A lot can be said about this show’s close ties to existentialism, particularly in matters of life and death. But one thing I can’t ignore is the feminist influence that also comes out of this narrative. The fact that Sakurako is a female lead or that the original creator Shiori Ōta is also a woman might be surface level details, but the fact remains that the narrative from this series draws a lot of attention to the girl’s perspective.
When it comes to discovering the truth, simply blaming the criminal may bring closure to the victims, but not completely. In many of the mysteries presented in this anime, girls and women are often the victims, the survivors, and the murderers. But even so, Sakurako remains neutral in judgment toward others, never forgetting their humanity. For if there is anything that any character in this series had in common, it was that they all suffered from things out of their control.
The case of Natsuko and an infant’s remains I felt illustrated this point best. In this case, Sakurako and Shōtarō find the cremated remains of Natsuko along with the bones of an infant. At first they were led to believe that the pair were mother and child, as a symbolic gesture of being reunited in death. But what Sakurako discovered was that these two weren’t even a match, and that the child’s mother was Sayuki, an old woman whom Natsuko had taken care of when she was young!
The truth was that Sayuki had an affair with one of her father’s acquaintances, even though she was to have an arranged marriage with someone else. She eventually became pregnant, which would have been a bad sign for a newlywed to have someone else’s child. While it was not expressed explicitly, Sayuki had an abortion; and with the help of her caregiver Natsuko, they led her entire family to believe that Natsuko was the one who had the child but then died as a stillborn. Making up this story was easy, given that Sayuki had been bed-ridden all her life.
Sayuki hid this truth for decades, and had a family of her own past this early part of her life. But what is expressed in the truth of this particular narrative is the suffering that Sayuki had to hide her shame by pretending that the first child she had through infidelity did not exist. After all those years, Sayuki had suffered in silence that she was in fact the infant’s mother, but still longed to grieve for the child that no one ever knew was hers.
It is through stories like this case that Sakurako reflects not just on the truth of the matter, but on the humanity of the departed as well as those who are left behind. For Sakurako, there is always a possibility for more than one kind of truth, and with each memory or idea there is more than one meaning.
At the beginning of this post, I mentioned that the sakura represents a tragedy according to one Japanese folktale. But there are multiple meanings to these stories and symbols, and those meanings are always subject to change or have different context altogether in a different culture or time. And the interpretations of those meanings cannot easily be separated from one context to another.

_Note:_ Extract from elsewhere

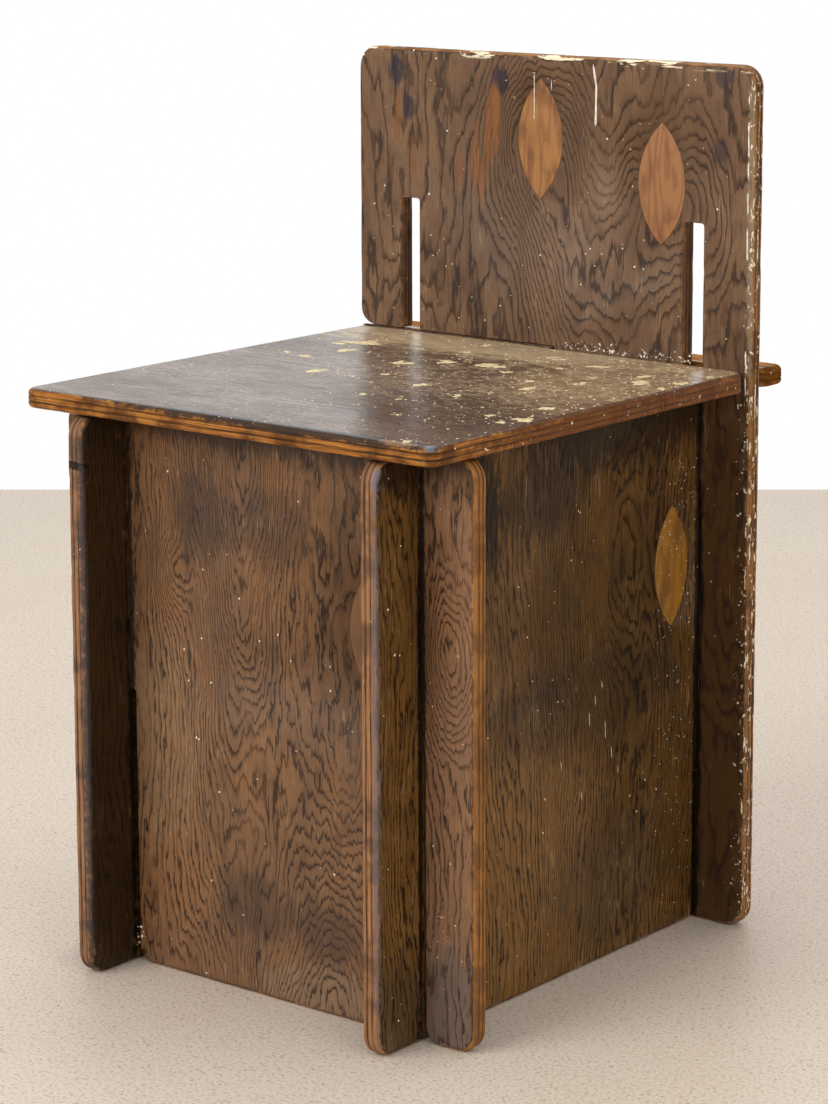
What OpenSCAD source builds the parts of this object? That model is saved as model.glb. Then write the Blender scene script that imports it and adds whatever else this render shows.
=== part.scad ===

The same goes for the narrative of death in Beautiful Bones. On the one hand, Sakurako understands a certain level of beauty in death. But even so, she fears death of those closest to her. To some that might seem like a contradiction, unless you can appreciate that even Sakurako recognizes multiple meanings in death.
And as far as that folktale I was alluding to in comparison to this show, yes, Sakurako has a dog, too. But fortunately for us, that dog will still be around at the conclusion of this anime. So no worries there. Hector is here to stay!
So if you’re looking for a mystery anime that shows the human side of life and death, check out Beautiful Bones: Sakurako’s Investigation.